#### [Exercise details]
Which lines below hold the word "scene"? Report each one.

━━━━━━

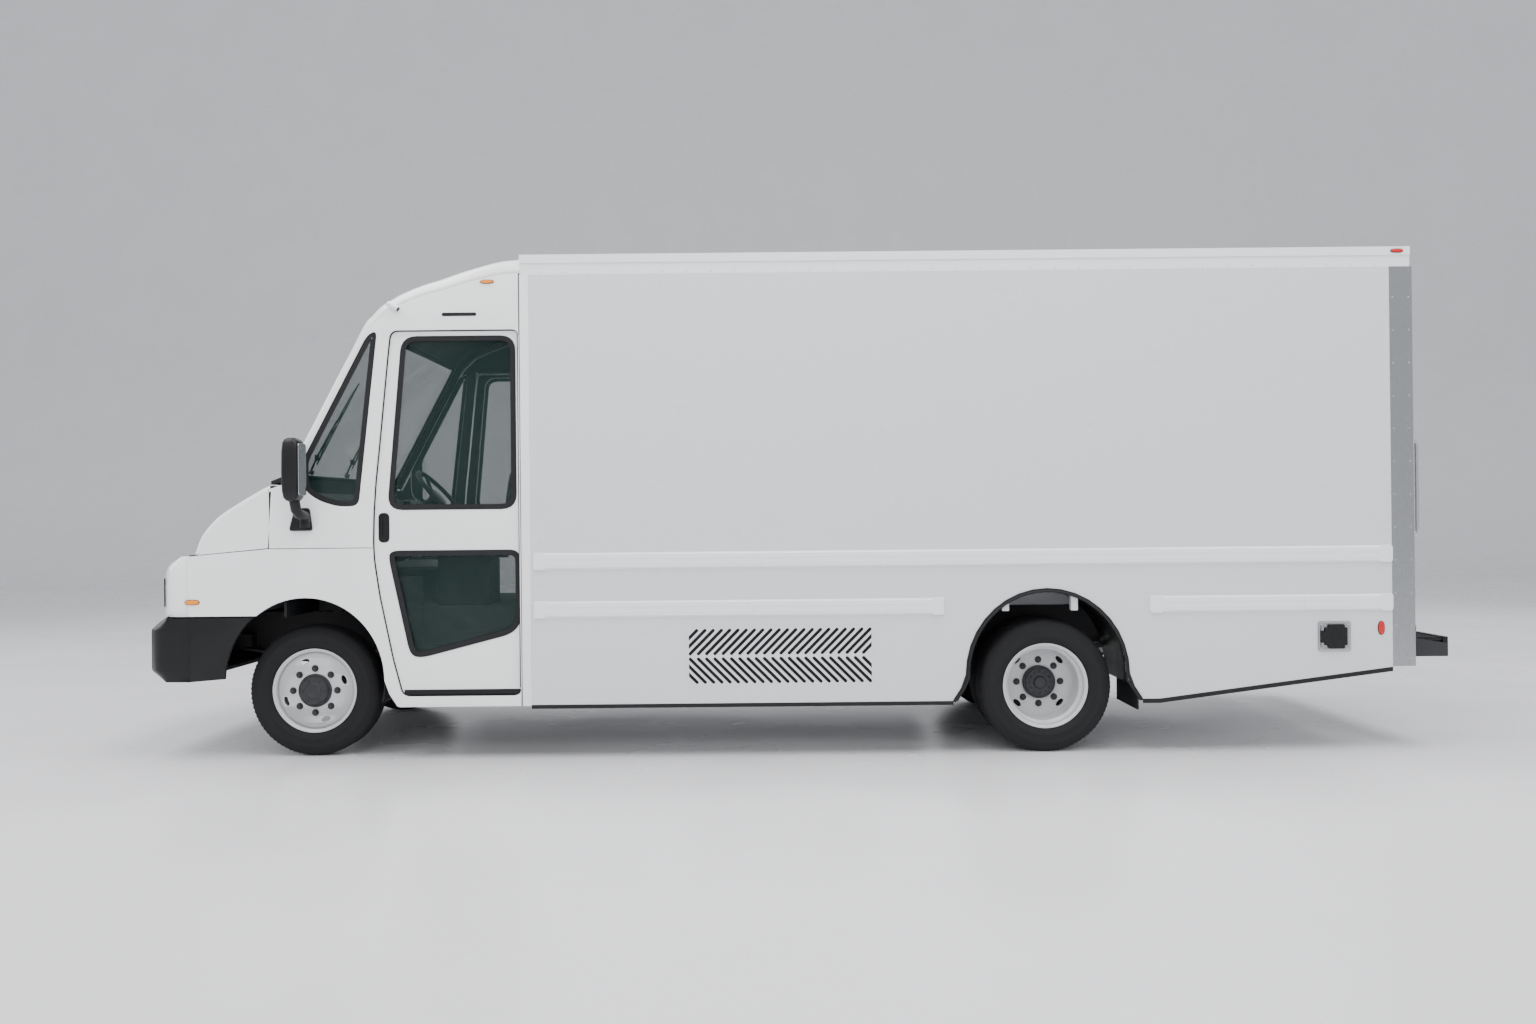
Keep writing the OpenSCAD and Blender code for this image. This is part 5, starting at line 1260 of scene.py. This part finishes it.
def cushion(name, low_corner, high_corner, corner, puff, seams, lean, pivot, body, gone):
    """Foam block: rounded edges, a domed face and stitched grooves, then a subdivision surface."""
    bm = bmesh.new()
    bmesh.ops.create_cube(bm, size=2)
    bmesh.ops.subdivide_edges(bm, edges=bm.edges, cuts=26, use_grid_fill=True)
    lo, hi = Vector(low_corner), Vector(high_corner)
    half, mid = (hi - lo) / 2, (hi + lo) / 2
    face_axis = min(range(3), key=lambda k: half[k])
    others = [k for k in range(3) if k != face_axis]
    for vert in bm.verts:
        p = Vector([vert.co[k] * half[k] for k in range(3)])
        inner = Vector([max(-(half[k] - corner), min(half[k] - corner, p[k])) for k in range(3)])
        away = p - inner
        if away.length > 1e-9:
            p = inner + away.normalized() * corner
        dome = (1 - (p[others[0]] / half[others[0]]) ** 2) * (1 - (p[others[1]] / half[others[1]]) ** 2)
        depth = puff * (1 - max(0, dome) ** 0.6)
        for axis, place in seams:
            depth += 0.007 * math.exp(-((p[axis] - place) / 0.009) ** 2) * min(1, max(0, dome) * 5)
        p[face_axis] -= math.copysign(depth, p[face_axis]) * (abs(p[face_axis]) / half[face_axis])
        vert.co = p + mid
    bmesh.ops.rotate(bm, cent=pivot, matrix=Matrix.Rotation(lean, 3, "Y"), verts=bm.verts)
    mesh = bpy.data.meshes.new(name)
    bm.to_mesh(mesh)
    bm.free()
    mesh.shade_smooth()
    mesh.materials.append(FABRIC)
    obj = bpy.data.objects.new(name, mesh)
    bpy.context.scene.collection.objects.link(obj)
    smooth = obj.modifiers.new("smooth", "SUBSURF")
    smooth.levels = smooth.render_levels = 1
    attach(obj, body)
    if gone:
        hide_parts(*gone)
    return obj


def build_seat():
    """Seat cushion, leaned backrest and headrest with their seams and side shells."""
    lo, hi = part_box("seat_cushion")
    cushion("seat_cushion_pad", (lo.x, lo.y, lo.z), (hi.x, hi.y, hi.z), 0.045, 0.022,
            ((1, -0.13), (1, 0.13), (0, 0.10)), 0.0, (0, 0, 0), "seat", ("seat_cushion",))
    pivot = Vector((AXLE_F + 1.084, -0.45, 1.31))
    lean = math.radians(8)
    base = pivot + Vector((-0.015, 0, 0))
    cushion("backrest_pad", (base.x, -0.685, 1.315), (base.x + 0.075, -0.215, 1.78), 0.034, 0.014,
            ((1, -0.13), (1, 0.13), (2, 0.02)), lean, pivot, "seat_back", ("seat_back",))
    cushion("headrest_pad", (base.x + 0.004, -0.565, 1.80), (base.x + 0.07, -0.335, 1.943), 0.032,
            0.01, (), lean,
            pivot, "seat_back", ())
    shell = Shape()
    for y in (-0.7046, -0.1954):
        shell.plate(rounded(rectangle(pivot.x - 0.07, pivot.x + 0.05, 1.28, 1.37), 0.02), y - 0.004,
                    y + 0.004)
        shell.bar((pivot.x + 0.02, y - 0.015, 1.33), (pivot.x + 0.02, y + 0.015, 1.33), 0.012)
    for y in (-0.50, -0.40):
        a, b = Vector((base.x + 0.04, y, 1.76)), Vector((base.x + 0.04, y, 1.83))
        turn = Matrix.Rotation(lean, 3, "Y")
        shell.bar(turn @ (a - pivot) + pivot, turn @ (b - pivot) + pivot, 0.007)
    shell.piece("recliner", BLACK, "seat_back", "black_plastic", soft=0.001)
    piping = Shape()
    for y in (lo.y + 0.012, hi.y - 0.012):
        piping.tube([(lo.x + 0.03, y, hi.z - 0.028), (lo.x + 0.12, y, hi.z - 0.020),
                     (hi.x - 0.12, y, hi.z - 0.020),
                     (hi.x - 0.03, y, hi.z - 0.028)], 0.0035, 8)
    piping.piece("seat_piping", SEAL, "seat", "seat_fabric", soft=0)


# ---------------------------------------------------------------- side vent, inlet and rear end


def build_vent():
    """Dark finned backing behind the slots."""
    x0, x1 = low("vent_grille").x, high("vent_grille").x
    z0, z1 = low("vent_grille").z, high("vent_grille").z
    backing = Shape().box((x0, -HALF_W + 0.016, z0), (x1, -HALF_W + 0.02, z1))
    for k in range(20):
        z = z0 + 0.012 + (z1 - z0) * k / 20
        backing.box((x0, -HALF_W + 0.0125, z), (x1, -HALF_W + 0.0165, z + 0.006))
    backing.piece("vent_backing", SEAL, "truck", "black_plastic", soft=0)


def build_inlet():
    """Screws and a lip on the inlet plate; the cross-shaped cover with its ribs and rubber pull."""
    face = -HALF_W - 0.008
    x0, x1, z0, z1 = POST_X0 - 0.456, POST_X0 - 0.258, 0.608, 0.79
    lip = Shape().panel(rounded(rectangle(x0 + 0.004, x1 - 0.004, z0 + 0.004, z1 - 0.004), 0.012),
                        [rounded(rectangle(x0 + 0.01, x1 - 0.01, z0 + 0.01, z1 - 0.01), 0.009)],
                        face - 0.0015, face + 0.001, 0.0006)
    add_rivets(lip, [(x, face, z) for x in (x0 + 0.018, x1 - 0.018) for z in (z0 + 0.018, z1 - 0.018)],
               size=0.007, height=0.003)
    lip.piece("inlet_lip", STEEL, "truck", "inlet_silver", soft=0)
    mx, mz = (x0 + x1) / 2 + 0.008, (z0 + z1) / 2
    top = face - 0.015
    arms = Shape().panel(rounded(rectangle(mx - 0.070, mx + 0.066, mz - 0.055, mz + 0.055), 0.010), [],
                         top, face - 0.0004, 0.003)
    arms.panel(rounded(rectangle(mx - 0.050, mx + 0.050, mz - 0.074, mz + 0.074), 0.010), [],
               top + 0.0003, face - 0.0004, 0.003)
    arms.panel(ring_points(mx, mz, 0.027, 36), [ring_points(mx, mz, 0.019, 36)], top - 0.002,
               top + 0.002, 0.0008)
    for dx, dz in ((0.05, 0), (-0.05, 0), (0, 0.055), (0, -0.055)):
        arms.panel(rounded(rectangle(mx + dx - 0.008, mx + dx + 0.008, mz + dz - 0.008,
                                     mz + dz + 0.008), 0.003),
                   [], top - 0.002, top + 0.001, 0.0008)
    hinge_x, hinge_y = x0 + 0.022, face - 0.009
    arms.bar((hinge_x, hinge_y, mz - 0.036), (hinge_x, hinge_y, mz + 0.036), 0.008)
    arms.bar((hinge_x, hinge_y, mz - 0.062), (hinge_x, hinge_y, mz + 0.062), 0.003)
    arms.box((hinge_x, face - 0.014, mz - 0.03), (hinge_x + 0.02, face - 0.003, mz + 0.03))
    arms.piece("charge_cover_skin", BLACK, "charge_cover", "black_plastic", ("charge_cover",), soft=0)


def build_rear_door(name, side):
    """Pressed ribs, hinge straps, a seal and a grab handle on one rear door."""
    body = f"rear_door_{name}"
    lo = low("rear_door_left")
    x = POST_X1 - 0.002
    y0, y1, z0, z1 = lo.y + 0.008, -0.004, 0.905, ROOF - 0.122 - 0.15
    frame_piece = Shape()
    frame_piece.across(rectangle(y0 + 0.02, y1 - 0.02, z0 + 0.03, z0 + 0.09), x, x + 0.004)
    frame_piece.across(rectangle(y0 + 0.02, y1 - 0.02, z1 - 0.09, z1 - 0.03), x, x + 0.004)
    for z in (1.20, 1.55, 2.02, 2.36):
        frame_piece.across(rounded(rectangle(y0 + 0.06, y1 - 0.13, z, z + 0.05), 0.012), x, x + 0.005)
    for z in (1.10, 1.924, 2.548):
        frame_piece.across(rounded(rectangle(y0 + 0.0, y0 + 0.26, z - 0.03, z + 0.03), 0.01), x, x + 0.007)
    # The door ribs take the darkened white that paints shade on the cargo body.
    frame_piece.piece(f"rear_door_ribs_{name}", SHADED_SIDE_WHITE, body, "body_side", side=side, soft=0.002)
    bolts = Shape()
    add_rivets(bolts, [(x + 0.007, y0 + 0.07 + 0.075 * k, z + dz) for z in (1.10, 1.924, 2.548)
                       for k in range(3) for dz in (-0.016, 0.016)], (1, 0, 0), 0.007, 0.004)
    bolts.piece(f"rear_hinge_bolts_{name}", STEEL, body, "latch_steel", side=side, soft=0)
    seal = Shape()
    seal.across([(y0 - 0.005, z0 - 0.003), (y1 + 0.003, z0 - 0.003), (y1 + 0.003, z0 + 0.006),
                 (y0 - 0.005, z0 + 0.006)],
                x - 0.03, x + 0.001)
    seal.across([(y1 - 0.006, z0), (y1 + 0.0035, z0), (y1 + 0.0035, z1), (y1 - 0.006, z1)],
                x - 0.02, x + 0.0015)
    seal.piece(f"rear_door_seal_{name}", SEAL, body, "black_rubber", side=side, soft=0.001)
    handle = Shape().tube([(x, -0.30, 1.62), (x + 0.028, -0.30, 1.63), (x + 0.03, -0.30, 1.66),
                           (x + 0.03, -0.30, 1.84),
                           (x + 0.028, -0.30, 1.87), (x, -0.30, 1.88)], 0.008, 12)
    handle.piece(f"rear_grab_handle_{name}", BLACK, body, "black_plastic", side=side, soft=0)


def build_rear_end():
    """Grip bars and studs on the step, post handles and the rear doors' lock rod."""
    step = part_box("rear_step")
    grip = Shape()
    for k in range(9):
        x = step[1].x - 0.182 + 0.0185 * k
        grip.box((x, step[0].y + 0.01, 0.662), (x + 0.006, step[1].y - 0.01, 0.676))
    for k in range(17):
        y = step[0].y + 0.02 + (step[1].y - step[0].y - 0.04) * k / 16
        grip.box((step[1].x - 0.188, y - 0.003, 0.655), (step[1].x - 0.03, y + 0.003, 0.668))
    for s in (-1, 1):
        y = s * (HALF_W - 0.101)
        grip.plate([(step[1].x - 0.233, 0.561), (step[1].x - 0.001, 0.561), (step[1].x - 0.001, 0.64),
                    (step[1].x - 0.233, 0.679)], y - 0.004, y + 0.004)
    grip.piece("step_grating", FRAME_BLACK, "truck", "frame_black", soft=0.0008)
    studs = Shape()
    add_rivets(studs, [(step[1].x - 0.016 + dx, step[0].y + 0.05 + 0.07 * k, 0.68)
                       for k in range(30) for dx in (0.0,)], (0, 0, 1), 0.006, 0.003)
    studs.piece("step_studs", BLACK, "truck", "black_plastic", soft=0)
    rails = Shape()
    for s in (-1, 1):
        y = s * (HALF_W - 0.072)
        rails.tube([(POST_X1, y, 1.30), (POST_X1 + 0.05, y, 1.32), (POST_X1 + 0.052, y, 1.36),
                    (POST_X1 + 0.052, y, 1.84),
                    (POST_X1 + 0.05, y, 1.88), (POST_X1, y, 1.90)], 0.012, 14)
    rails.piece("post_grab_rails", STEEL, "truck", "latch_steel", soft=0)
    latch = Shape()
    x = POST_X1 + 0.016
    latch.bar((x, 0.07, 0.925), (x, 0.07, ROOF - 0.292), 0.009, 24)
    latch.tube([(x, 0.07, 1.412), (x + 0.002, 0.10, 1.412), (x + 0.004, 0.2, 1.412),
                (x + 0.004, 0.258, 1.412)], 0.0085, 12)
    latch.turn([(0.0095, -0.02), (0.016, -0.02), (0.016, 0.02), (0.0095, 0.02)], (x, 0.07, 1.412),
               (0, 0, 1), 28)
    for z in (0.935, ROOF - 0.31):
        latch.box((x - 0.006, 0.062, z - 0.008), (x + 0.012, 0.088, z + 0.008))
    latch.piece("lock_rod", STEEL, "latch", "latch_steel", ("rear_latch",), soft=0.001)


aim_camera()
build_studio()
dress_nodes()

build_cab_shell()
build_hood()
build_fascia()
build_bumper()
for name, side in SIDES:
    build_cab_side(name, side)
    build_door(name, side)
    build_front_wheel(name, side)
    build_rear_wheel(name, side)
    build_cargo_trim(name, side)
    build_lamps(name, side)
    build_cab_fittings(name, side)
    build_mirror(name, side)
    build_wiper(name, WIPER_Y[name])
    build_rear_door(name, side)
build_liners()
build_steering_wheel()
build_dashboard()
build_seat()
build_vent()
build_inlet()
build_rear_end()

━━━━━━

#### [Written response]
Keep writing the OpenSCAD and Blender code for this image. This is part 5, starting at line 1260 of scene.py. This part finishes it.
    bpy.context.scene.collection.objects.link(obj)